I ask Anderson why a physical space remains important as digital retail continues to grow. “I think this idea that retail is over because of e-commerce is one of the biggest urban legends, because ultimately good retail will always work,” he says. “As much as we live in a digital world, we are always going to want a tangible reality; we want to be able to touch things, it’s a natural process of being a human being. We actually came up with quite a good analogy about Soho and shopping: you can get a lot of pornography online, but people will always come to Soho to get pornography.”
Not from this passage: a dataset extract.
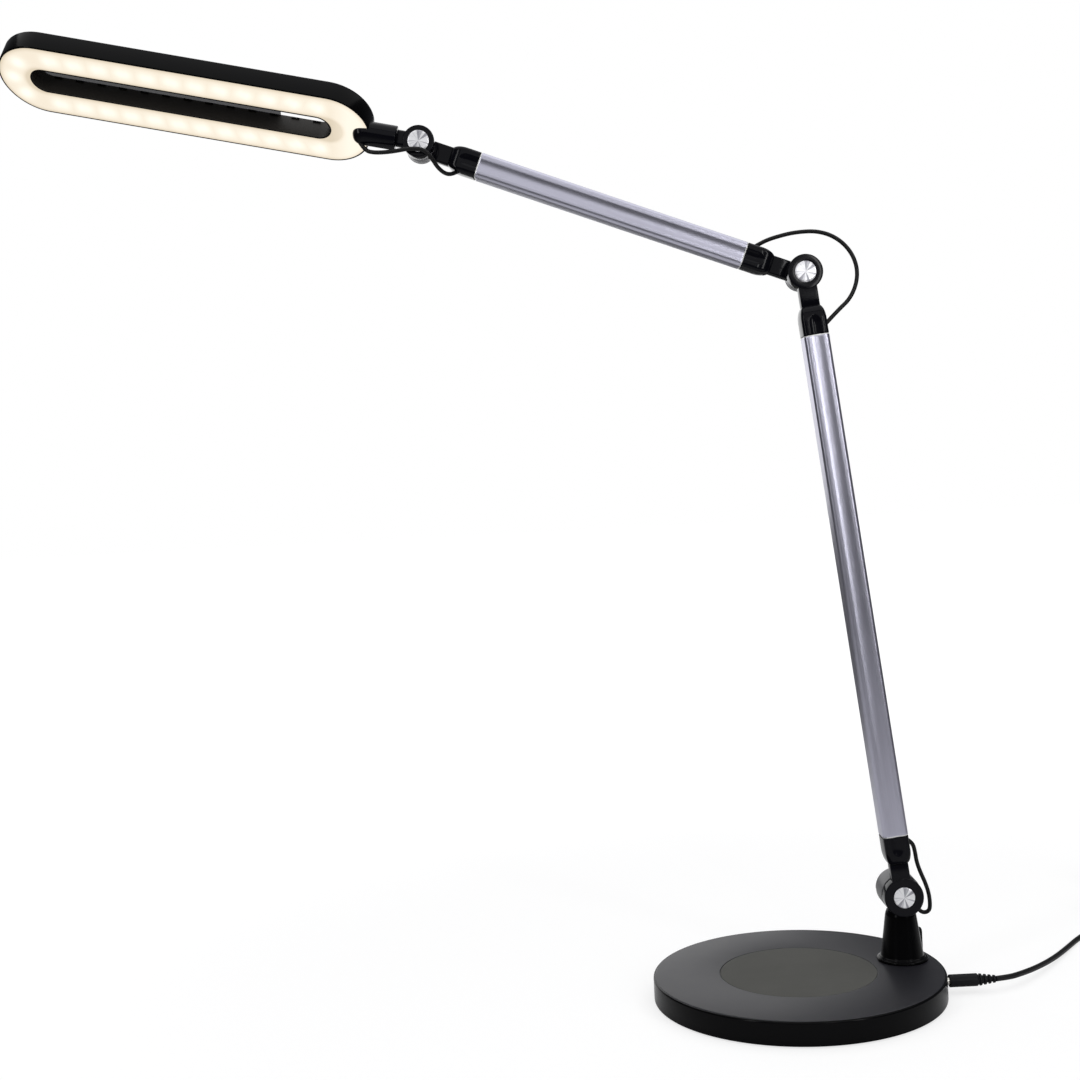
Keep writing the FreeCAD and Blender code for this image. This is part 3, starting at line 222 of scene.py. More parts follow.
BLACK = finish("gloss_black_moulding", (0.0016, 0.0016, 0.0019), 0.16, spread=0.06, grain=350,
               blotches=30, bump=0.05, depth=2e-5, specular=0.07)
SATIN = finish("satin_cover", (0.012, 0.012, 0.0155), 0.4, spread=0.06, grain=1600, bump=0.3,
               depth=4e-5, specular=0.4)
MATT = finish("matt_inlay", (0.085, 0.085, 0.078), 0.85, spread=0.05, grain=2500, bump=0.3,
              depth=4e-5, specular=0.2)
base_radius, cover_top = 112.0, 19.0
shell = skin("base_shell", BLACK, turned([
    (109.5, 1.0, 0), (base_radius, 1.0, 0.9), (base_radius, 18.6, 1.6),
    (110.95, 18.6, 0.25), (110.95, 16.8, 0), (109.5, 16.8, 0)], count=192, ring=True))
cover = skin("base_cover", SATIN, turned([
    (0, 18.1, 0), (60.3, 18.1, 0), (60.3, cover_top, 0.2), (110.6, cover_top, 0.9),
    (110.6, 16.8, 0), (0, 16.8, 0)], count=192))
inlay = skin("base_inlay", MATT, turned([
    (0, 18.98, 0), (59.95, 18.98, 0.3), (59.95, 18.12, 0), (0, 18.12, 0)], count=160))
for piece, node in ((shell, "base_housing"), (cover, "base_top_cover"), (inlay, "inlay_disc")):
    mount(piece, "base", node, node)
PAD = finish("pad_rubber", (0.012, 0.012, 0.012), 0.85, grain=700, bump=0.4, depth=1e-4)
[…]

What good retail comes down to, Anderson says, is atmosphere. Luckily, atmosphere is in abundance in Soho, which has long provided a haven for those living life on the margins, particularly the city’s queer community. “You know, I grew up in Northern Ireland, so for me Soho was just abstract. You just don’t have that. It still feels very foreign to me,” he says. “It’s a complete melting pot of different cultures, and all different walks of life.” He compares it to a countryside village, supplanted in a city: there is community, and there is resilience. “I think there’s [something] very interesting in the moment that we are digressing into as a society, where the younger generation has become more obsessed by doom,” he says. “We’re going to be obsessed by what’s wrong, whereas when you talk to an older generation, there is an incredible resilience that proves that they’ve been here before.”

As for the store, which opens in what will prove a difficult time for retailers the world over, Anderson wants to claim this corner “for as long as we physically can”. “Soho has continually rebuilt itself over the years,” he says. “People here just know they have to make it work, no matter if it’s good or bad, no matter if the rents goes through the roof. There’s still that man who’s like, ‘I’m gonna still have my corner selling my DVDs!’”

“I want us to have the one person who comes in on a Saturday and always comes in, you know, at 11 o’clock, and sits and talks for two hours,” Anderson surmises. “At least then it becomes part of something.”

JW Anderson’s flagship store can be found at 2 Brewer Street, Soho, London, W1F 0SA.